On a positive side you are a great writer just like the mom’s who write into THRASHER canceling their kids subscriptions because of the harsh content. You probably kill it skating for sure. It’s too bad you’re a fucking coward who can’t sign his real name.  Instead you compare yourself to the police, who are skateboarders’ best friends. Maybe you found your true calling in life. You obviously know who I am so when you see me at the park, come say “Hi” then we’ll see who gets put in their place you fuckin’ muark.
Yours truly, Dave Amador
Always doing it for the old, stale and negative.

Dear Dickheads,
I’m all for musicians packing clubs based on their past glory.
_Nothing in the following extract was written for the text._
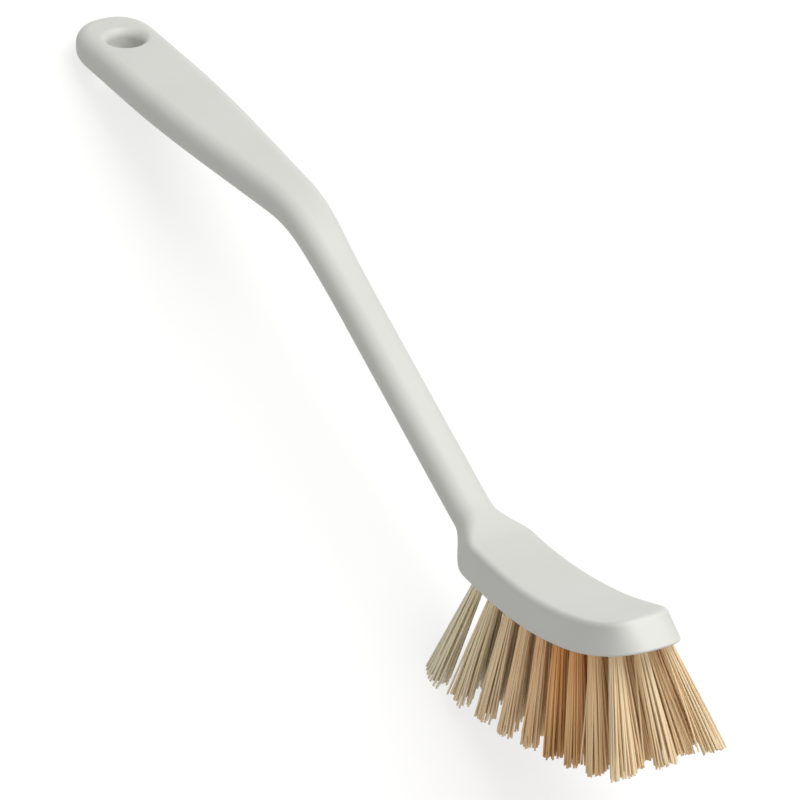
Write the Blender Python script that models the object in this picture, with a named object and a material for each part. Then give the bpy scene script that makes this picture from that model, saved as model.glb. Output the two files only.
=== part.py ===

That is what happens.  People buy tickets for Ozzy because they know he’ll play Black Sabbath songs, and on a smaller scale, people go see Tim Barry because they know he was a member of Avail.  These guys have earned the right to play to a packed crowd.  This makes perfect sense to me.  Where I draw the line, though, is when the promoter leverages this type of stardom in completely dickish ways.  Case in point: in the advertising for a recent gig with Mike Watt and the Missing Men the club wrongly listed his band as the Minutemen.  Now sure, Watt did play bass for the Minutemen, and including this info in the advertising is a perfectly sound way to get fans into the club, but pretending that drummer George Hurley and the band’s long dead front man D. Boon would once again take the stage, and in SLC of all places, shows a level of purposeful assholery that we really should put an end to.  Fuckers. —Woodcock Johnson

Dear Woodcock,
You’ve got a point, even though your parents named you after a pecker. Or maybe a woodpecker.